As wildfires burned in Southern California, emergency rooms flooded with people impacted by the flames, heat, and poor air quality. But hospitals were prepared for the disaster, and acted fast to provide quality care to all of their patients.
Hospitals go the extra mile to inform Californian communities. When air quality warnings were put into place for Ventura, Los Angeles, and Santa Barbara, hospitals prepared accordingly. Providence Holy Cross Medical Center set up a hotline for questions about the warnings, and received 20 calls in just three days.
Californian hospitals are prepared to care for everyone. Microscopic particles in smoke can travel deep into the lungs, which is especially harmful for people who have existing health problems. For people in the hospital with heart and lung conditions, smoke from the fires could mean life or death. Hospitals in affected areas, like Valley Presbyterian in Van Nuys, placed air purifiers throughout the hospital to keep patients safe. The staff also offered face masks to employees, patients, and visitors.
Hospitals are ready for anything. Some hospitals faced power outages and evacuation because of the wildfires. Santa Paula Hospital, which was only miles from where the Thomas fire started, had to rely on a power generator. But the hospital remained open throughout the fire because of a planned, coordinated effort between hospital staff and emergency responders.

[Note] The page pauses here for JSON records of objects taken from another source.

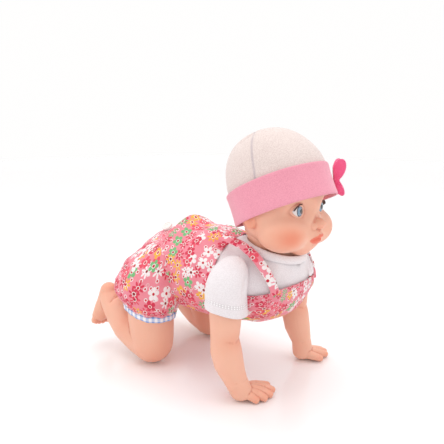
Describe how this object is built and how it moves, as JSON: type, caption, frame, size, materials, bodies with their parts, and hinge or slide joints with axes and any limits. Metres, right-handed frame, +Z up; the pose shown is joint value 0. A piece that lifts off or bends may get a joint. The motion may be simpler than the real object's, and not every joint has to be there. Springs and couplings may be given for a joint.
{
  "type": "crawling baby doll",
  "caption": "Soft vinyl baby doll on hands and knees in a knitted hat, white shirt and flowered romper, with limbs that swing in a crawl and a head that turns.",
  "frame": {"origin": "on the floor under the middle of the doll as it rests on knees and palms", "axes": "+Z up; the doll faces -Y; its left side is +X"},
  "size_m": [0.1586, 0.2592, 0.243],
  "materials": {
    "vinyl": "soft satin vinyl skin",
    "eye": "gloss white with painted blue-grey iris",
    "shell": "fine matt moulding",
    "dark_plastic": "matt moulding",
    "gear_plastic": "smooth acetal",
    "steel": "plated",
    "motor_can": "drawn can",
    "cell_wrap": "printed sleeve, no lettering",
    "board": "solder mask",
    "component": "moulded packages",
    "cone": "pressed paper",
    "shirt": "white jersey knit",
    "romper": "woven cotton, small flower print",
    "gingham": "blue and white check binding",
    "hat": "off-white fine jersey",
    "cuff": "pink fine jersey",
    "felt": "hot pink felt",
    "button": "white cast resin"
  },
  "bodies": {
    "torso": {"torso_belly_shell": "shell", "torso_back_shell": "shell", "battery_door": "shell", "door_screw": "steel", "shell_screws": "steel", "neck_collar": "shell", "battery_box": "shell", "batteries": "cell_wrap", "battery_contacts": "steel", "switch_body": "dark_plastic", "circuit_board": "board", "board_components": "component", "speaker_frame": "dark_plastic", "speaker_cone": "cone", "speaker_magnet": "steel", "motor": "motor_can", "gearbox_left_plate": "dark_plastic", "gearbox_right_plate": "dark_plastic", "gearbox_pins": "steel", "shirt_body": "shirt", "shirt_neckband": "shirt", "romper_seat": "romper", "romper_bib": "romper", "left_strap": "romper", "right_strap": "romper", "back_buttons": "button"},
    "head": {"head": "vinyl", "left_eye": "eye", "right_eye": "eye", "neck_plug": "shell", "hat_crown": "hat", "hat_cuff": "cuff", "hat_butterfly": "felt"},
    "left_arm": {"left_arm": "vinyl", "left_shoulder_hub": "shell", "left_shoulder_lever": "gear_plastic", "left_sleeve": "shirt"},
    "right_arm": {"right_arm": "vinyl", "right_shoulder_hub": "shell", "right_shoulder_lever": "gear_plastic", "right_sleeve": "shirt"},
    "left_leg": {"left_leg": "vinyl", "left_hip_hub": "shell", "left_hip_lever": "gear_plastic", "left_romper_leg": "romper", "left_leg_binding": "gingham"},
    "right_leg": {"right_leg": "vinyl", "right_hip_hub": "shell", "right_hip_lever": "gear_plastic", "right_romper_leg": "romper", "right_leg_binding": "gingham"},
    "left_link": {"left_link_bar": "gear_plastic"},
    "right_link": {"right_link_bar": "gear_plastic"},
    "crank": {"crank_shaft": "steel", "crank_discs": "gear_plastic", "crank_gear": "gear_plastic"},
    "second_gear": {"second_gear": "gear_plastic"},
    "first_gear": {"first_gear": "gear_plastic"},
    "pinion": {"motor_pinion": "steel"},
    "switch": {"switch_slider": "dark_plastic"}
  },
  "joints": [
    {"name": "head_turn", "type": "hinge", "parent": "torso", "child": "head", "pos_m": [0, -0.076, 0.131], "axis": [0, -0.2588, 0.9659], "range_deg": [-30, 30]},
    {"name": "left_hip", "type": "hinge", "parent": "torso", "child": "left_leg", "pos_m": [0.026, 0.048, 0.088], "axis": [1, 0, 0], "range_deg": [-12, 12]},
    {"name": "right_hip", "type": "hinge", "parent": "torso", "child": "right_leg", "pos_m": [-0.026, 0.048, 0.088], "axis": [1, 0, 0], "range_deg": [-12, 12]},
    {"name": "left_shoulder", "type": "hinge", "parent": "torso", "child": "left_arm", "pos_m": [0.0435, -0.062, 0.11], "axis": [1, 0, 0], "range_deg": [-12, 12]},
    {"name": "right_shoulder", "type": "hinge", "parent": "torso", "child": "right_arm", "pos_m": [-0.0435, -0.062, 0.11], "axis": [1, 0, 0], "range_deg": [-12, 12]},
    {"name": "left_link_pivot", "type": "hinge", "parent": "left_leg", "child": "left_link", "pos_m": [0.02, 0.048, 0.101], "axis": [1, 0, 0], "range_deg": [-12, 12]},
    {"name": "right_link_pivot", "type": "hinge", "parent": "right_leg", "child": "right_link", "pos_m": [-0.02, 0.048, 0.101], "axis": [1, 0, 0], "range_deg": [-12, 12]},
    {"name": "crank_spin", "type": "hinge", "parent": "torso", "child": "crank", "pos_m": [0, 0.022, 0.088], "axis": [1, 0, 0], "continuous": true},
    {"name": "second_gear_spin", "type": "hinge", "parent": "torso", "child": "second_gear", "pos_m": [0, 0.00967, 0.08538], "axis": [1, 0, 0], "continuous": true},
    {"name": "first_gear_spin", "type": "hinge", "parent": "torso", "child": "first_gear", "pos_m": [0, -0.00265, 0.08276], "axis": [1, 0, 0], "continuous": true},
    {"name": "motor_spin", "type": "hinge", "parent": "torso", "child": "pinion", "pos_m": [0, -0.01497, 0.08014], "axis": [1, 0, 0], "continuous": true},
    {"name": "power_switch", "type": "slide", "parent": "torso", "child": "switch", "axis": [0, 1, 0], "range_m": [0, 0.003]}
  ],
  "couplings": [
    {"joint": "right_hip", "follows": "left_hip", "ratio": -1},
    {"joint": "left_shoulder", "follows": "left_hip", "ratio": -1},
    {"joint": "right_shoulder", "follows": "left_hip", "ratio": 1},
    {"joint": "left_link_pivot", "follows": "left_hip", "ratio": -1},
    {"joint": "right_link_pivot", "follows": "left_hip", "ratio": 1},
    {"joint": "second_gear_spin", "follows": "crank_spin", "ratio": -3},
    {"joint": "first_gear_spin", "follows": "crank_spin", "ratio": 9},
    {"joint": "motor_spin", "follows": "crank_spin", "ratio": -27}
  ]
}
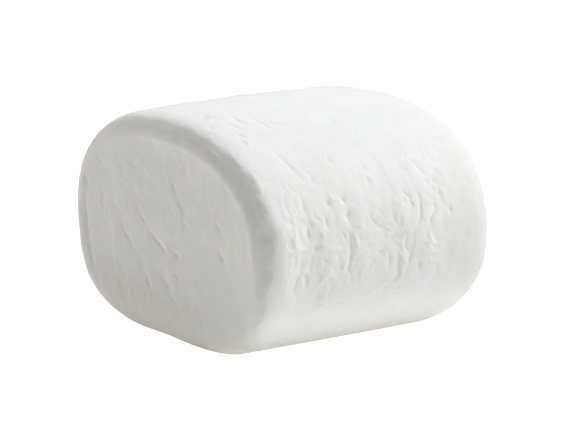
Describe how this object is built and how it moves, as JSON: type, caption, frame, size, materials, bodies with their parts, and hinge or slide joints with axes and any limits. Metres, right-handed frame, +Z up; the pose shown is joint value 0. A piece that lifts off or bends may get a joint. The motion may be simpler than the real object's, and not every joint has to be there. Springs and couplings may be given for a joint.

When the danger is too great, hospitals put safety first. When the wildfire neared the Vista Del Mar Hospital, caregivers and staff quickly gathered necessary paperwork and medicine for their patients. Staff calmly evacuated patients to nearby facilities, and soon after the hospital was completely destroyed by the fire. Despite the imminent danger, every employee worked purposefully and professionally to ensure patients got out of the hospital safely.